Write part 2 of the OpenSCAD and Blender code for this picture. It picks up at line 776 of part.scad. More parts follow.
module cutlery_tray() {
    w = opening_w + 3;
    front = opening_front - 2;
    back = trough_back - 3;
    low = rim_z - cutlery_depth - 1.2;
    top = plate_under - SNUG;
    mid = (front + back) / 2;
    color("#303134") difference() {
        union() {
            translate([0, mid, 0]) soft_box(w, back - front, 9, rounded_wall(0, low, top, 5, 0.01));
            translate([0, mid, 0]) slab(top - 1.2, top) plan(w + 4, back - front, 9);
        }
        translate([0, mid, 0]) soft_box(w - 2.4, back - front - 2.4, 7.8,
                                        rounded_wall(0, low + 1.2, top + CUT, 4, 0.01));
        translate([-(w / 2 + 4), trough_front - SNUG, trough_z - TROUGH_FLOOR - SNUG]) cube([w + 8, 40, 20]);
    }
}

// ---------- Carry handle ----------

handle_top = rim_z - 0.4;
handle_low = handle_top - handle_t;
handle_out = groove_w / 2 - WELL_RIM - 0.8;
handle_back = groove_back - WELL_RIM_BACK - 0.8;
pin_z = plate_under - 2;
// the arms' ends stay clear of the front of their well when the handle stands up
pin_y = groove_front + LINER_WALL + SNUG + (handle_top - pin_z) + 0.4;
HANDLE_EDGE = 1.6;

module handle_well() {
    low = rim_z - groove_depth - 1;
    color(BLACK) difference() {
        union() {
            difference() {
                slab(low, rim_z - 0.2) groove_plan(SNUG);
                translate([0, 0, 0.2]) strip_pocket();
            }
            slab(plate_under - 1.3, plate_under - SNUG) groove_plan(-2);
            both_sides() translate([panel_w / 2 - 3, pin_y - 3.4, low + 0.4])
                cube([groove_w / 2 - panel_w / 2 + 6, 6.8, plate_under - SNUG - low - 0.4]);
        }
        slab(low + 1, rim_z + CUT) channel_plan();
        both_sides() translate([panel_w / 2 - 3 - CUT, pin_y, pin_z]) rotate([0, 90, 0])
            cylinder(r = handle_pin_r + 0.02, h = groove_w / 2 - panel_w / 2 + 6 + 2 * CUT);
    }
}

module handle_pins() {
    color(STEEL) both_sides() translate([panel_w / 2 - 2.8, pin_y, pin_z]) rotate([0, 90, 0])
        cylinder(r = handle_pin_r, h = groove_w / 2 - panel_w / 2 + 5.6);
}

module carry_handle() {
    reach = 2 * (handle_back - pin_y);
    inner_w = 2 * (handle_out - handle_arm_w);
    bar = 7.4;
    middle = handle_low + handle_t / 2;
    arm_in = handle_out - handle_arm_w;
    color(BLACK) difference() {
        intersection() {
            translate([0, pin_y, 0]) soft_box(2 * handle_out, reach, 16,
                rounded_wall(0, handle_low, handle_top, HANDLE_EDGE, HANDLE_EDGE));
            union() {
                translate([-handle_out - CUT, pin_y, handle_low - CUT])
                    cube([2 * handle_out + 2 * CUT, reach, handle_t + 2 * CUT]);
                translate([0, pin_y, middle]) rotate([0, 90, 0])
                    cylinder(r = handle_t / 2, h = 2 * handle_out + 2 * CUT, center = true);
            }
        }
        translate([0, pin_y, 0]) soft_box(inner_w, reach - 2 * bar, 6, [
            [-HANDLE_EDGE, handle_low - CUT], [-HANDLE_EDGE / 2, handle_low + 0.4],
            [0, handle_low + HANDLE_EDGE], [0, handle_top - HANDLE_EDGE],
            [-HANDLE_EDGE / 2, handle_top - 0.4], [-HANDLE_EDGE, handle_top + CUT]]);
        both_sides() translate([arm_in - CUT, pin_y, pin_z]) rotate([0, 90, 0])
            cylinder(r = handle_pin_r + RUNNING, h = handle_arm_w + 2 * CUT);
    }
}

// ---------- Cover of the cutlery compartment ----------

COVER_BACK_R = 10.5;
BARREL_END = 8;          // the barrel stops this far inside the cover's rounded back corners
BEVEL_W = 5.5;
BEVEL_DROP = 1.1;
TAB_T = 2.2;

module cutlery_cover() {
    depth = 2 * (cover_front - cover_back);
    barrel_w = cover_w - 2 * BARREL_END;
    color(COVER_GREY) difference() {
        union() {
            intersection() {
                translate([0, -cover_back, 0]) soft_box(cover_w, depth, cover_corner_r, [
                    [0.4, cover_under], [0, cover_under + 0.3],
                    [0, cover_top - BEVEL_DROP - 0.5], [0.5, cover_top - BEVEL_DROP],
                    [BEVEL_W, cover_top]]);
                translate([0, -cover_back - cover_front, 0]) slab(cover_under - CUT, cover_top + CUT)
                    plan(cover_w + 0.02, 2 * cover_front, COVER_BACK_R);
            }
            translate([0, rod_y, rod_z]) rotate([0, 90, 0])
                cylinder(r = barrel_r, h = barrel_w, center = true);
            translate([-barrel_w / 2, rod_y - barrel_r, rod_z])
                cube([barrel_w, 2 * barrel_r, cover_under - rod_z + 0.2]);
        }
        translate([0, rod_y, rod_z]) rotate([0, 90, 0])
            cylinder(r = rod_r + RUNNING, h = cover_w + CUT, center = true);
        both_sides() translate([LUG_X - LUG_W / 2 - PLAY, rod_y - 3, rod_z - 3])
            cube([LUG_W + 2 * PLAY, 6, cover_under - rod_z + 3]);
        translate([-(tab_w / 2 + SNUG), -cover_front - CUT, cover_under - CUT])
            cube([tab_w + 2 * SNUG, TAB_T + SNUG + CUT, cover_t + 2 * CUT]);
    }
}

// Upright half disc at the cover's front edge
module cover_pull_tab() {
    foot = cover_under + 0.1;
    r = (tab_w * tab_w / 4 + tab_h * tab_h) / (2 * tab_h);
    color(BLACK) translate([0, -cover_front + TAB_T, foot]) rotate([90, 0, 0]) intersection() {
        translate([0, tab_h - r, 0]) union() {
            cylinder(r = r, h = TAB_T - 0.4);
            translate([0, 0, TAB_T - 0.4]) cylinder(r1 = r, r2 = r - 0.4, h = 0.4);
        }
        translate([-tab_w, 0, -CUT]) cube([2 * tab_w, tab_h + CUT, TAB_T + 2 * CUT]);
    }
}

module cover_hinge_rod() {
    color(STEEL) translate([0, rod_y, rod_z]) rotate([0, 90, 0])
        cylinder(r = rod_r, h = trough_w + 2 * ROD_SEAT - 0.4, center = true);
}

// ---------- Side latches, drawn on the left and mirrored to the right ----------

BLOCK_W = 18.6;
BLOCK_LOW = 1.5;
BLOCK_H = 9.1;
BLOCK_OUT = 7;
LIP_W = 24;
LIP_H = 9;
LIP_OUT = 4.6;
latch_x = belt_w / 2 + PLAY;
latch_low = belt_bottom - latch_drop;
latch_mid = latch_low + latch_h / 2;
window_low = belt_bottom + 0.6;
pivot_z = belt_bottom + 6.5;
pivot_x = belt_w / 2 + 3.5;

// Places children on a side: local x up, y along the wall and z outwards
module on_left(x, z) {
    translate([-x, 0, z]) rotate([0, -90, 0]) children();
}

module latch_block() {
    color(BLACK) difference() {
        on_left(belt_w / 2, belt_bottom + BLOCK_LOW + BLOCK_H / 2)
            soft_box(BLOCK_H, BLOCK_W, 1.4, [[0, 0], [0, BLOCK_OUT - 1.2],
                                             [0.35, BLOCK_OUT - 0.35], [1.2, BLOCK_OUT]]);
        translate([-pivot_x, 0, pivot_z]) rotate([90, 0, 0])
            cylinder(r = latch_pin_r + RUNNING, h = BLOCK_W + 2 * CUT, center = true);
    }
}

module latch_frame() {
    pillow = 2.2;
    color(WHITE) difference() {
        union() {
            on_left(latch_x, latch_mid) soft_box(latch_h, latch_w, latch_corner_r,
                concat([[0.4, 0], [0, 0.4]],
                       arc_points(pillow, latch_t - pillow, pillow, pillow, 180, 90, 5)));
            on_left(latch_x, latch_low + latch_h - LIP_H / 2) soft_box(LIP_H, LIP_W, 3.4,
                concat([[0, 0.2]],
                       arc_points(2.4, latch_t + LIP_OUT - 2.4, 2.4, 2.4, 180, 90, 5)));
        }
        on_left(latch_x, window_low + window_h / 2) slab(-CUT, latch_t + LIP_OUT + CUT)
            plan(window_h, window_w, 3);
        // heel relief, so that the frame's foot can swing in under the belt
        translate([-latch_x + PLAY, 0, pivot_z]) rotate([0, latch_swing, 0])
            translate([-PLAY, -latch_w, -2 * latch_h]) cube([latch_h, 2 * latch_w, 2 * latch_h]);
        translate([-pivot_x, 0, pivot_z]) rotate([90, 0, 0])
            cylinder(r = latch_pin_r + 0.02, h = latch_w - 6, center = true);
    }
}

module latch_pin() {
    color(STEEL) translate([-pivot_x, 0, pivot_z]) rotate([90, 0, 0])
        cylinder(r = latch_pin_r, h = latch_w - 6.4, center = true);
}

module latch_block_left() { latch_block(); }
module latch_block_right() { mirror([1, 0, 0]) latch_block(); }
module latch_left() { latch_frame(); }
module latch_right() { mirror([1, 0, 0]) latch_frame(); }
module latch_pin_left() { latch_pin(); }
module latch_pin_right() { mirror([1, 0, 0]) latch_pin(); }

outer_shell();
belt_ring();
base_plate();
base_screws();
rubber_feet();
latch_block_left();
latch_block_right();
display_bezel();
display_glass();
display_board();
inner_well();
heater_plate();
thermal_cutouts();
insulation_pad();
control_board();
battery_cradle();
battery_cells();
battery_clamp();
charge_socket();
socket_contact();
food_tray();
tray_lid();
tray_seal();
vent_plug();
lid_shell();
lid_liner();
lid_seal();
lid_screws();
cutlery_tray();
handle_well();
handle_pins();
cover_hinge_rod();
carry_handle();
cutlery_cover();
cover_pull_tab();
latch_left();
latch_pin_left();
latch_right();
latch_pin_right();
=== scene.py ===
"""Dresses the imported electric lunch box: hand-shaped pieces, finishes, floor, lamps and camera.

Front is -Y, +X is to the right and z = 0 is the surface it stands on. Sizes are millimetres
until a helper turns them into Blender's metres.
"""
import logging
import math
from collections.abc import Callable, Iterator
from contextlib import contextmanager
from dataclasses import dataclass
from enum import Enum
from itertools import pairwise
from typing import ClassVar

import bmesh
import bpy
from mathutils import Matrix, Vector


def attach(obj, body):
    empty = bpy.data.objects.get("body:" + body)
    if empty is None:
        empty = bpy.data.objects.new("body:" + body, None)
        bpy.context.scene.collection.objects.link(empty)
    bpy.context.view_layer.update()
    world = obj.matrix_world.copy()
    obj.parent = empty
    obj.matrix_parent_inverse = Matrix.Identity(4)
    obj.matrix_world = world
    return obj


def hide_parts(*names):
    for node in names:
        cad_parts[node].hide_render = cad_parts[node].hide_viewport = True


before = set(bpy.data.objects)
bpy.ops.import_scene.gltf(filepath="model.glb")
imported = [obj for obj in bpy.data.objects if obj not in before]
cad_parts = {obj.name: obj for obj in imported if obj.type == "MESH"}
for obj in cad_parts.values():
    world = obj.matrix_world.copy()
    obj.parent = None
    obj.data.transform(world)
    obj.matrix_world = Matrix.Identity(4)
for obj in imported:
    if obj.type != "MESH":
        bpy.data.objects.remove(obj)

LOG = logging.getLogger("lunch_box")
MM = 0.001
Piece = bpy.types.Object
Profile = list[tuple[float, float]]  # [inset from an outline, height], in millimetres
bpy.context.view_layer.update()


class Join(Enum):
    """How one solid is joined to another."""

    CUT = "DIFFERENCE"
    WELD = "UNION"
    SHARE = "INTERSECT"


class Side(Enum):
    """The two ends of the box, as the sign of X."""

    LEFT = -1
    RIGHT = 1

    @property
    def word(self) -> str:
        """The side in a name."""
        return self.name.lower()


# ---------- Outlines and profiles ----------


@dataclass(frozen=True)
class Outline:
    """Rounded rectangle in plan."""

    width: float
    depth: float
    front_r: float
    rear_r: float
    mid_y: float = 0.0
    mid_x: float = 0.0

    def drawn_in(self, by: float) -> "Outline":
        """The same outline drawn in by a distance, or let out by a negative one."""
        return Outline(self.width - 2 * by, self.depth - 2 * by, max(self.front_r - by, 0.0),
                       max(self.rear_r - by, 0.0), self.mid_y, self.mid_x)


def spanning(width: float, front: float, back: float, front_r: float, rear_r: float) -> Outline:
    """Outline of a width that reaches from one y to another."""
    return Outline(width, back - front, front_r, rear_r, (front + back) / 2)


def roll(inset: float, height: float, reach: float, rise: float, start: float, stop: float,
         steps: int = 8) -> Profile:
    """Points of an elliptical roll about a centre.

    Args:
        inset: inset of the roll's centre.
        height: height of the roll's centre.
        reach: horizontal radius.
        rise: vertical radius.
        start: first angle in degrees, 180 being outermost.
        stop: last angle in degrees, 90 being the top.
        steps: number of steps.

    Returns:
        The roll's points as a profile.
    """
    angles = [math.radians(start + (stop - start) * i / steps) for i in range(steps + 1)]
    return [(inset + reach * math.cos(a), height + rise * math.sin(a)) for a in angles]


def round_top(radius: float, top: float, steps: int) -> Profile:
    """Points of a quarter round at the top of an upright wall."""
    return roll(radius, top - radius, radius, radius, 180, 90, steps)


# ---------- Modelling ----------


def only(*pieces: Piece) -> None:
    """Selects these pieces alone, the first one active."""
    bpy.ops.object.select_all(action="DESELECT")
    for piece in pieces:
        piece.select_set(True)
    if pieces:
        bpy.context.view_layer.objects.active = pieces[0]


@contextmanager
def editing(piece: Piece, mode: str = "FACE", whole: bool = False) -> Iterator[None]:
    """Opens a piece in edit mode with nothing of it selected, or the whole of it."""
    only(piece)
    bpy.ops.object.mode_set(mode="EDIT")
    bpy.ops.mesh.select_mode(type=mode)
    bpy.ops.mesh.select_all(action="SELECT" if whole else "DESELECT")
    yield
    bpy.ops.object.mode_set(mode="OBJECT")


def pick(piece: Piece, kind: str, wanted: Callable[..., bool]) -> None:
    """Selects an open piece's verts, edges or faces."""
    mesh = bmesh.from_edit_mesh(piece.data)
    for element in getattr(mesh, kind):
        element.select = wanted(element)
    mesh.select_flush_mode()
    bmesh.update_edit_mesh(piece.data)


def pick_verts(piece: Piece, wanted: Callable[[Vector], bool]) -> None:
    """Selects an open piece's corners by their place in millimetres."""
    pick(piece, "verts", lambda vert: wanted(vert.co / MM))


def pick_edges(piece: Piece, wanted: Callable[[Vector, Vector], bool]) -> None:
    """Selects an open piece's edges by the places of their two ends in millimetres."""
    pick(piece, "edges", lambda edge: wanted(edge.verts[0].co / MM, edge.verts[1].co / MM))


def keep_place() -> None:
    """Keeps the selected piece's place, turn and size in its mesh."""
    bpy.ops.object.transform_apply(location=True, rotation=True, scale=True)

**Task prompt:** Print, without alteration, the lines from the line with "outer_shell();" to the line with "from typing import ClassVar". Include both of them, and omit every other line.

**Task output:**
outer_shell();
belt_ring();
base_plate();
base_screws();
rubber_feet();
latch_block_left();
latch_block_right();
display_bezel();
display_glass();
display_board();
inner_well();
heater_plate();
thermal_cutouts();
insulation_pad();
control_board();
battery_cradle();
battery_cells();
battery_clamp();
charge_socket();
socket_contact();
food_tray();
tray_lid();
tray_seal();
vent_plug();
lid_shell();
lid_liner();
lid_seal();
lid_screws();
cutlery_tray();
handle_well();
handle_pins();
cover_hinge_rod();
carry_handle();
cutlery_cover();
cover_pull_tab();
latch_left();
latch_pin_left();
latch_right();
latch_pin_right();
=== scene.py ===
"""Dresses the imported electric lunch box: hand-shaped pieces, finishes, floor, lamps and camera.

Front is -Y, +X is to the right and z = 0 is the surface it stands on. Sizes are millimetres
until a helper turns them into Blender's metres.
"""
import logging
import math
from collections.abc import Callable, Iterator
from contextlib import contextmanager
from dataclasses import dataclass
from enum import Enum
from itertools import pairwise
from typing import ClassVar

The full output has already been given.